Director Jack Jungmeyer, working from a story by the prolific Murray Leinster, understands pacing. The film doesn't linger on scenery. It uses the camera to track movement. The cinematography during the payroll robberies uses wide angles to show the scale of the pursuit, but the camera tightens significantly when the conflict becomes personal. This shift in perspective is subtle but effective in keeping the audience anchored to Buck’s emotional state.
The real star of the show, however, is the final sequence. The fight on the moving car is a masterclass in silent action. In an era before safety harnesses and green screens, the sight of two men brawling on a vehicle as it nears the edge of a cliff is genuinely terrifying. There is no trick photography here. When that car goes over the edge, you feel the impact. It’s a brutal, simple, and effective ending that justifies the hour of buildup.
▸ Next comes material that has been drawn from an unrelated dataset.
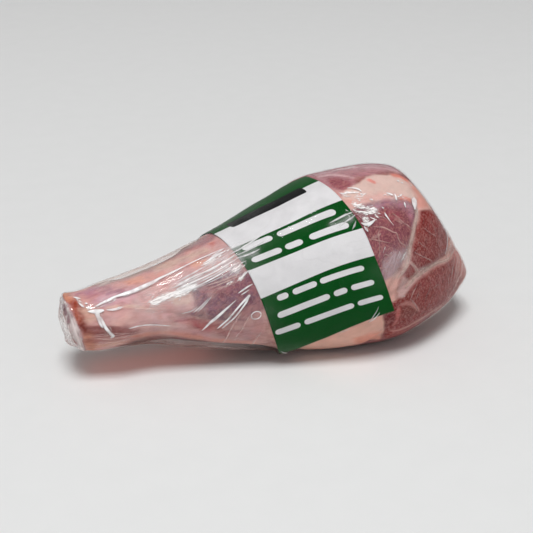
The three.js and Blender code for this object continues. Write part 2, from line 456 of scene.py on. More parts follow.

"The car stunt in Good as Gold isn't just a gimmick; it's a declaration that the Western had moved beyond the horse and into the terrifying speed of the 20th century."
Comparing this to the stage-bound dramas of the time, such as Exit the Vamp, highlights just how progressive the location work in Good as Gold actually was. The dust is real, the danger is palpable, and the payoff is immense. This is filmmaking at its most primal.
Pros:
- Buck Jones delivers a powerful, physical performance.
- Exceptional location shooting that captures the scale of the West.
- A climax that still delivers a genuine adrenaline rush.
- Concise runtime that respects the viewer's time.
Cons:
- The "coincidence" of meeting the mine owner is hard to swallow.
- Character depth for the supporting cast is virtually non-existent.
- Some of the early mine scenes suffer from poor interior lighting.
Good as Gold is a lean, mean, and surprisingly modern actioner. It doesn't waste time with philosophical musings on the nature of theft or legacy; it simply shows you a man who wants his due and is willing to drive off a cliff to get it. While the romance is a bit of a slog, the surrounding action is so well-executed that it’s easy to forgive. If you want to understand why Buck Jones was a superstar, this is the film to watch. It’s not a deep film, but it is a visceral one. And sometimes, that’s exactly what cinema should be. It’s raw. It’s fast. It’s worth the ride.